-- start Input for this task --
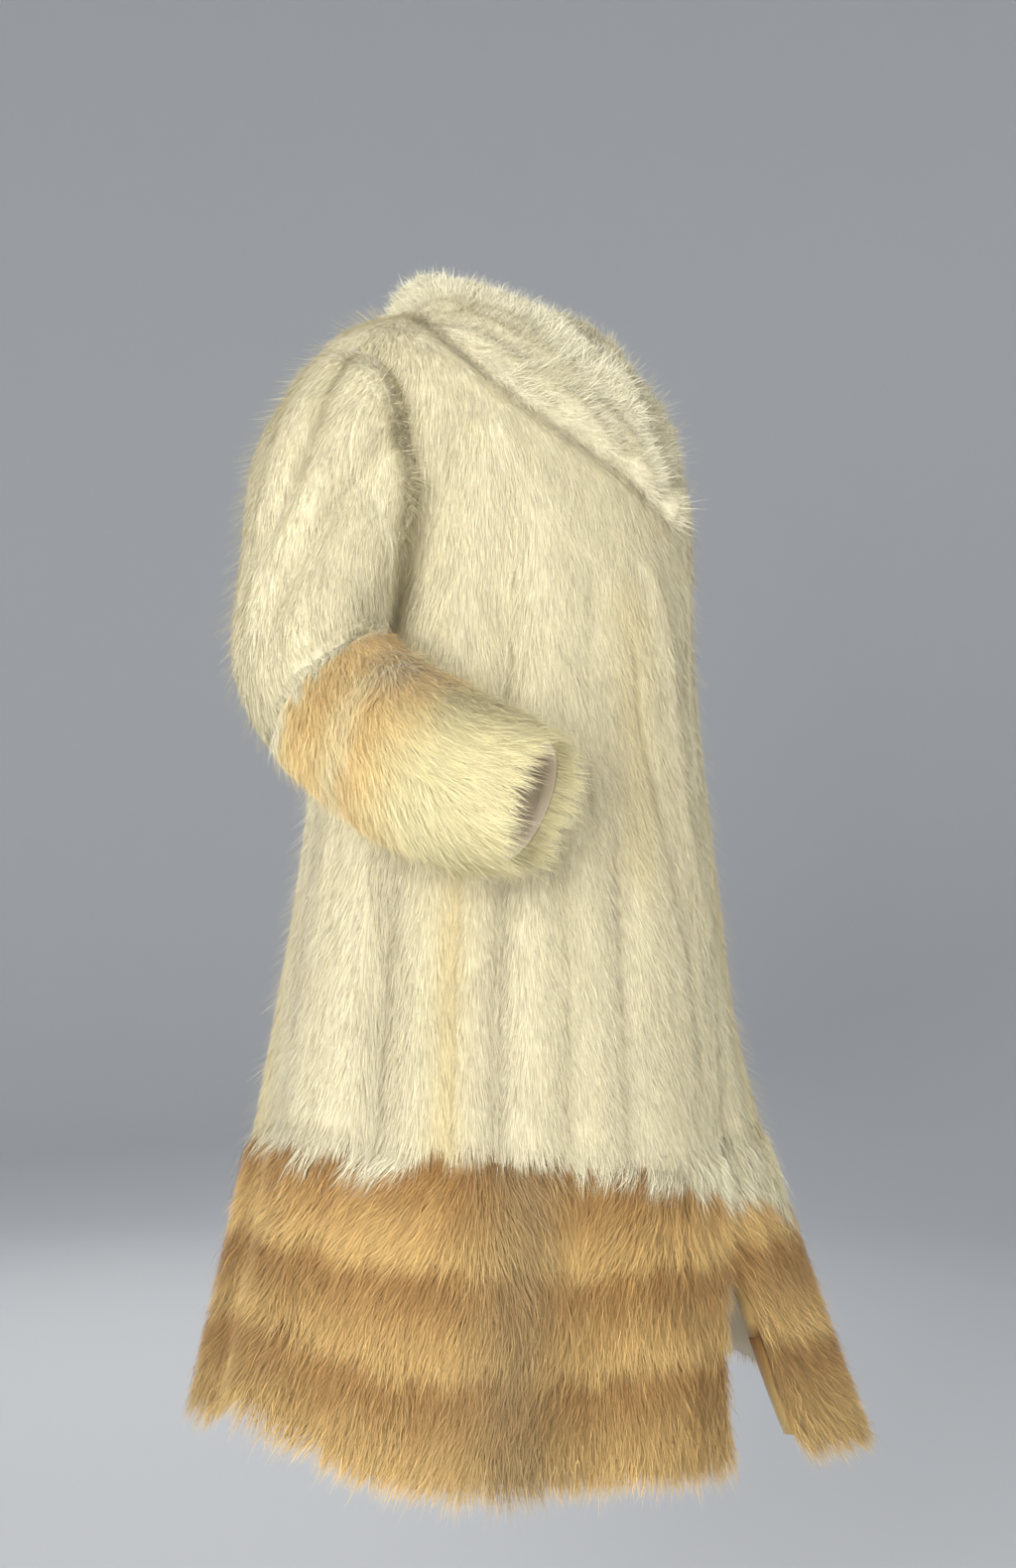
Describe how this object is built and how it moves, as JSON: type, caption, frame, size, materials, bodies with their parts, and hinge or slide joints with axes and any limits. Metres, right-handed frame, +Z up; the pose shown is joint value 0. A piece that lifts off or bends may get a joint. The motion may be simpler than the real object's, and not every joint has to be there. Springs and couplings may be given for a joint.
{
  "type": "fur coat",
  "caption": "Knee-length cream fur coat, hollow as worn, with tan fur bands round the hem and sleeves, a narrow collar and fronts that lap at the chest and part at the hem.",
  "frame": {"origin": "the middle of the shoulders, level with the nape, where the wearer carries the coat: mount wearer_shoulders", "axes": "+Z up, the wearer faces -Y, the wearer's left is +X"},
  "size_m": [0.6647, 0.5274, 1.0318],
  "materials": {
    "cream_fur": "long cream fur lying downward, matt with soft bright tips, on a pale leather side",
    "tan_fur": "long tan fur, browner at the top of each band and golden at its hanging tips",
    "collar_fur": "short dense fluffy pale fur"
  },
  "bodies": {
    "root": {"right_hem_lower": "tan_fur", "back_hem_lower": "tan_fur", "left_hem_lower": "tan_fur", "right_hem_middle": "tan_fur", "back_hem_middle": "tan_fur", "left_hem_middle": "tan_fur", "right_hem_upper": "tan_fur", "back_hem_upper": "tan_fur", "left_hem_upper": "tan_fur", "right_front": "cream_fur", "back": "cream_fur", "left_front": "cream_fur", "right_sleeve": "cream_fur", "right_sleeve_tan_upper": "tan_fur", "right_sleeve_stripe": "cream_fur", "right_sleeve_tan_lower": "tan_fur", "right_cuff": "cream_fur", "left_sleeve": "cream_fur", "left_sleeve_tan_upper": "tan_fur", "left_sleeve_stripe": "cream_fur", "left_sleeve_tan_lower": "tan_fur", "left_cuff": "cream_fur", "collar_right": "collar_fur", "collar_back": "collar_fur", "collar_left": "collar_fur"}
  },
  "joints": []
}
-- end Input for this task --
-- start Input for this task --
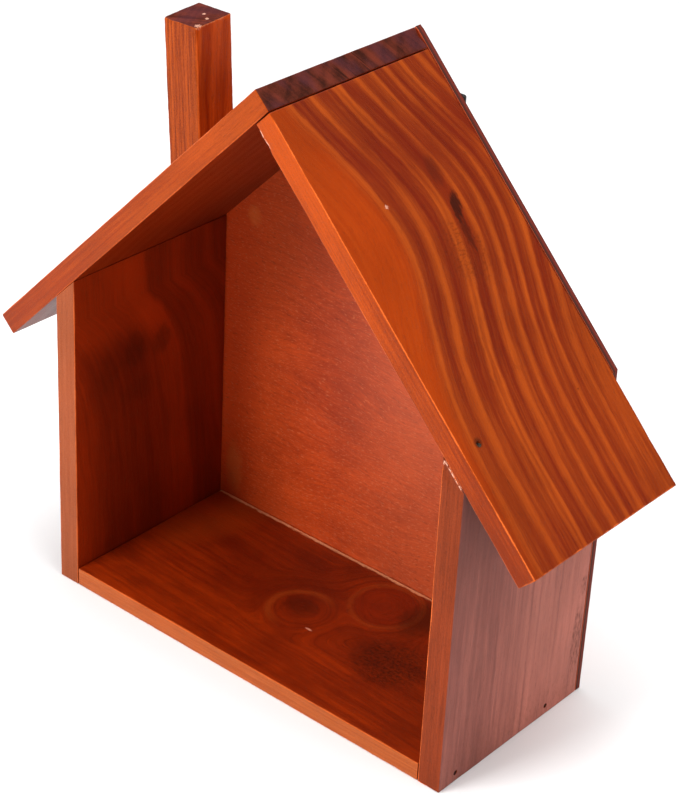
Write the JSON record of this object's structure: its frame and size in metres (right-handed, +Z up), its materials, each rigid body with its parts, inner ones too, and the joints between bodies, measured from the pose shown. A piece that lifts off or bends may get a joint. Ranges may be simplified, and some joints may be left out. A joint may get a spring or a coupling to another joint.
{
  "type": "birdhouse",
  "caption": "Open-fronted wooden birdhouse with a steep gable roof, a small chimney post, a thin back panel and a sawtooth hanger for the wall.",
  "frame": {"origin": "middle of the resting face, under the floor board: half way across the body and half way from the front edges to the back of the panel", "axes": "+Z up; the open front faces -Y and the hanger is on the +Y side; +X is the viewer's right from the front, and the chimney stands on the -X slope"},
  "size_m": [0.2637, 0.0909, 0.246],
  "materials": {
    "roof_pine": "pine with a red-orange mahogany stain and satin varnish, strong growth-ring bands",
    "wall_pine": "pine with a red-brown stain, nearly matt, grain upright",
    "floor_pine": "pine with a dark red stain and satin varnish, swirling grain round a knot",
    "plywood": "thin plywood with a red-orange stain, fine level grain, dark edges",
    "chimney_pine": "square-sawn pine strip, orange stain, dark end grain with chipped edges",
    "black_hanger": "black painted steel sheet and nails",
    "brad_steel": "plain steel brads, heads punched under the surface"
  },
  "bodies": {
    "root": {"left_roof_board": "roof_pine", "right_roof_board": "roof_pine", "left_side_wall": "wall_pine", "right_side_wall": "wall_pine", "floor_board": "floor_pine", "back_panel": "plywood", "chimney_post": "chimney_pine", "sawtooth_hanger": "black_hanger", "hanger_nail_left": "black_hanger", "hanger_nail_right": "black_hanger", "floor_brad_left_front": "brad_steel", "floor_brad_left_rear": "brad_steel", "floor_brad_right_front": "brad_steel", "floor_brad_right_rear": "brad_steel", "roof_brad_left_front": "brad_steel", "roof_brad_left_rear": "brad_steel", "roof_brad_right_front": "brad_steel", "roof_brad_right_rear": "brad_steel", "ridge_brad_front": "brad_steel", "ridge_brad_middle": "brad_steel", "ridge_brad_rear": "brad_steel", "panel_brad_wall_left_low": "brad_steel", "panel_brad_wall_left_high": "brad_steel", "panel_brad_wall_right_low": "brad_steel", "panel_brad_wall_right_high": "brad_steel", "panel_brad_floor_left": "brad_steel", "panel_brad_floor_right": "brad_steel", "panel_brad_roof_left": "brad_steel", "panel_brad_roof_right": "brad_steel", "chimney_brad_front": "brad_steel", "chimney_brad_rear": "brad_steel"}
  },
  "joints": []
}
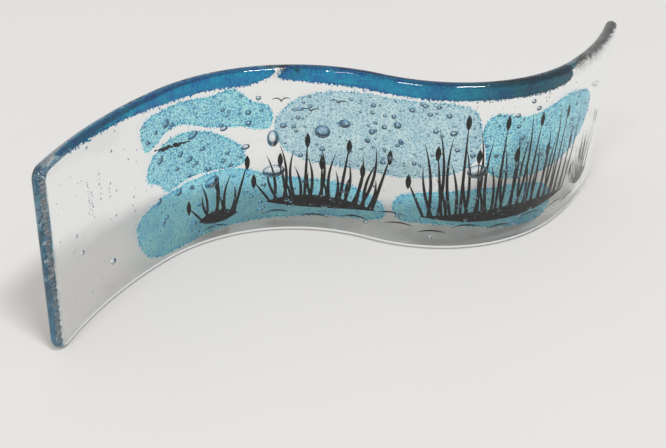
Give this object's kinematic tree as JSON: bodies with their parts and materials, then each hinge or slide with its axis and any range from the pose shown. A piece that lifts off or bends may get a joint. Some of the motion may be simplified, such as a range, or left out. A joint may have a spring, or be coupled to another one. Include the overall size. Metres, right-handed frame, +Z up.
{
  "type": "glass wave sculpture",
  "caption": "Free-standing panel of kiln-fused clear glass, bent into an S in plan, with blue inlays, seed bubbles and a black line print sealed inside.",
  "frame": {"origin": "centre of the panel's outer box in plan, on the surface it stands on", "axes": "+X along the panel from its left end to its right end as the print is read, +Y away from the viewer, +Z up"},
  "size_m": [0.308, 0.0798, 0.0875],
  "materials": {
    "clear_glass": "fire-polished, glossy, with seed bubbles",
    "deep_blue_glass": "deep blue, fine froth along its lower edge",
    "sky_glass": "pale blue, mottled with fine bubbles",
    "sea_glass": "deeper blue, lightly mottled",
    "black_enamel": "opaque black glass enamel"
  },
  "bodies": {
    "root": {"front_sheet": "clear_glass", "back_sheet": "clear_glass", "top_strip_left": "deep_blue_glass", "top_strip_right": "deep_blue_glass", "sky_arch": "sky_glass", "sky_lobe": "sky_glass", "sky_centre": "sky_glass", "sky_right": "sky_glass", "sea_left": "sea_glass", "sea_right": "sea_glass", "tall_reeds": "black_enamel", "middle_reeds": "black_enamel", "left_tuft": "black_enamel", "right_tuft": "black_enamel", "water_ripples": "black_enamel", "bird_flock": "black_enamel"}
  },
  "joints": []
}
-- end Input for this task --
-- start Input for this task --
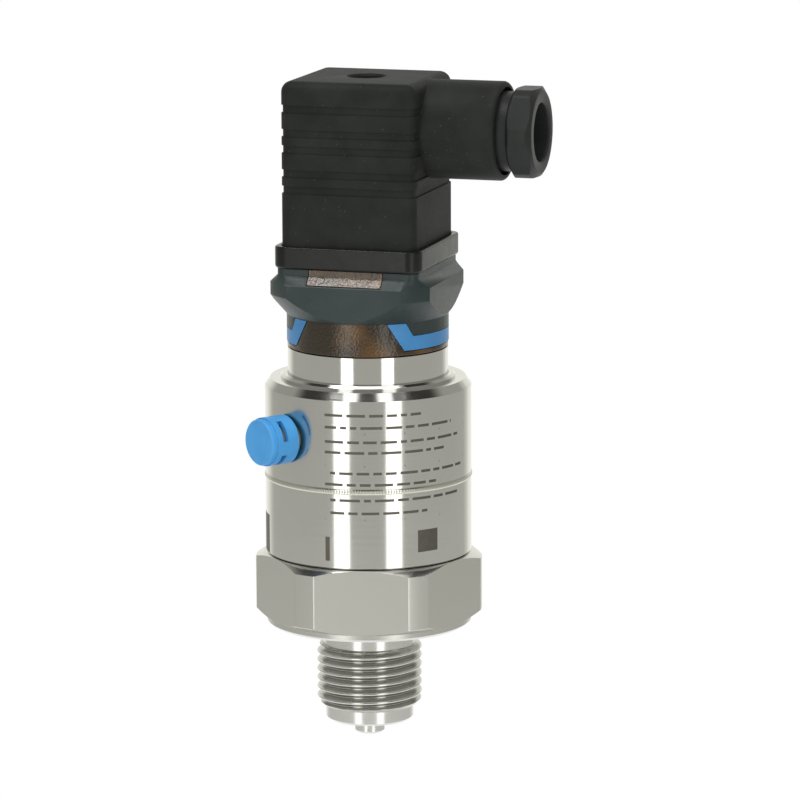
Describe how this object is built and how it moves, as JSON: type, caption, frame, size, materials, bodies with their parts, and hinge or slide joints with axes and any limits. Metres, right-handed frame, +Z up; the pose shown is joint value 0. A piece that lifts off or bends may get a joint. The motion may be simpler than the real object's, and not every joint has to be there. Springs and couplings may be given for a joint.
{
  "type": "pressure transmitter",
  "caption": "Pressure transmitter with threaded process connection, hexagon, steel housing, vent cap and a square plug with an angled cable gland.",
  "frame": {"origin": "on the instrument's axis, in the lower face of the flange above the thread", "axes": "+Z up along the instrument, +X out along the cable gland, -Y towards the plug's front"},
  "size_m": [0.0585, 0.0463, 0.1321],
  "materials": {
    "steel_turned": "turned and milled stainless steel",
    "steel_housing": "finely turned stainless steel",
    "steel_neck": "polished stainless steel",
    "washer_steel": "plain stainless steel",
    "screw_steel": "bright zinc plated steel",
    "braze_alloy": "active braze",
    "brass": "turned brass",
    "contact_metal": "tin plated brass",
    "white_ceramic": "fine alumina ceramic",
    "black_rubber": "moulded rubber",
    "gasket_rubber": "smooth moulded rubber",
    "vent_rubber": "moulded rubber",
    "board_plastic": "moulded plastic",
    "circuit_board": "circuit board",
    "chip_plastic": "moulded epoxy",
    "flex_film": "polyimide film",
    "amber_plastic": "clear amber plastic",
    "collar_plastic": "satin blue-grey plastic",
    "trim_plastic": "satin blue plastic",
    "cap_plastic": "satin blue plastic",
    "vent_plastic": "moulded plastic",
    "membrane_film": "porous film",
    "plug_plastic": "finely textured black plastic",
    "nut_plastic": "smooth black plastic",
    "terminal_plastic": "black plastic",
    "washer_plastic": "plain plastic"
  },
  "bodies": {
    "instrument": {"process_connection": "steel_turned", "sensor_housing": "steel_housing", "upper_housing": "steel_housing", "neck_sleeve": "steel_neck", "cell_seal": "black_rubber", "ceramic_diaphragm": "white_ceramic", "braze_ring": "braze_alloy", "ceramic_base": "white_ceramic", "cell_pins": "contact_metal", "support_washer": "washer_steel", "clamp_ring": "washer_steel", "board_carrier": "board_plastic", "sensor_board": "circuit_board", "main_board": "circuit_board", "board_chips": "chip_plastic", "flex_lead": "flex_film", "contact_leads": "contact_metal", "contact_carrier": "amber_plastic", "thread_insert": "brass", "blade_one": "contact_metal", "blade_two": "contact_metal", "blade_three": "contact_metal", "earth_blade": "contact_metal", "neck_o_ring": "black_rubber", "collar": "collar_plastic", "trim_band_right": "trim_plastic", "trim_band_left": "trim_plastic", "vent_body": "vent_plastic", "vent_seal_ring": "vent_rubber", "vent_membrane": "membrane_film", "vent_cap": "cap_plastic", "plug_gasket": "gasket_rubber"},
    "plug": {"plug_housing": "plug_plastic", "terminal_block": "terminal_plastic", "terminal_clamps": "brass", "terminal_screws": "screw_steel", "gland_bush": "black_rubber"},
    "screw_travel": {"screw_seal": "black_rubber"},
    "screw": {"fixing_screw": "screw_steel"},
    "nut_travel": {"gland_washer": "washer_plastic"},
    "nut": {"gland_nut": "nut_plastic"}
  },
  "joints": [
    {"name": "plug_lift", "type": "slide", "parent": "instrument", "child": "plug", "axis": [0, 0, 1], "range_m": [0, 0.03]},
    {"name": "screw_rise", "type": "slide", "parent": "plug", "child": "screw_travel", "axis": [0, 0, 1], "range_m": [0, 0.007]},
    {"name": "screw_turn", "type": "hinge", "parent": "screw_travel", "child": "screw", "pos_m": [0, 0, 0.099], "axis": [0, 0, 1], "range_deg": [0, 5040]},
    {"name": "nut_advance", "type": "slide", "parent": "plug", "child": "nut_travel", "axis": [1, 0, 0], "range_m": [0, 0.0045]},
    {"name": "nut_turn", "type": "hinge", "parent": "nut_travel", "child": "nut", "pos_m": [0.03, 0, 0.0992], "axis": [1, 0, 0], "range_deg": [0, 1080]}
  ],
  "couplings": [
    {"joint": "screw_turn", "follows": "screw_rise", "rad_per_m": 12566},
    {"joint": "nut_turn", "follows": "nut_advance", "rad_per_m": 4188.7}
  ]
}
-- end Input for this task --
:: Exercise description ::
Go through the records and pull out each line that includes the word "object".

:: Complete output ::
Describe how this object is built and how it moves, as JSON: type, caption, frame, size, materials, bodies with their parts, and hinge or slide joints with axes and any limits. Metres, right-handed frame, +Z up; the pose shown is joint value 0. A piece that lifts off or bends may get a joint. The motion may be simpler than the real object's, and not every joint has to be there. Springs and couplings may be given for a joint.
Write the JSON record of this object's structure: its frame and size in metres (right-handed, +Z up), its materials, each rigid body with its parts, inner ones too, and the joints between bodies, measured from the pose shown. A piece that lifts off or bends may get a joint. Ranges may be simplified, and some joints may be left out. A joint may get a spring or a coupling to another joint.
Give this object's kinematic tree as JSON: bodies with their parts and materials, then each hinge or slide with its axis and any range from the pose shown. A piece that lifts off or bends may get a joint. Some of the motion may be simplified, such as a range, or left out. A joint may have a spring, or be coupled to another one. Include the overall size. Metres, right-handed frame, +Z up.
Describe how this object is built and how it moves, as JSON: type, caption, frame, size, materials, bodies with their parts, and hinge or slide joints with axes and any limits. Metres, right-handed frame, +Z up; the pose shown is joint value 0. A piece that lifts off or bends may get a joint. The motion may be simpler than the real object's, and not every joint has to be there. Springs and couplings may be given for a joint.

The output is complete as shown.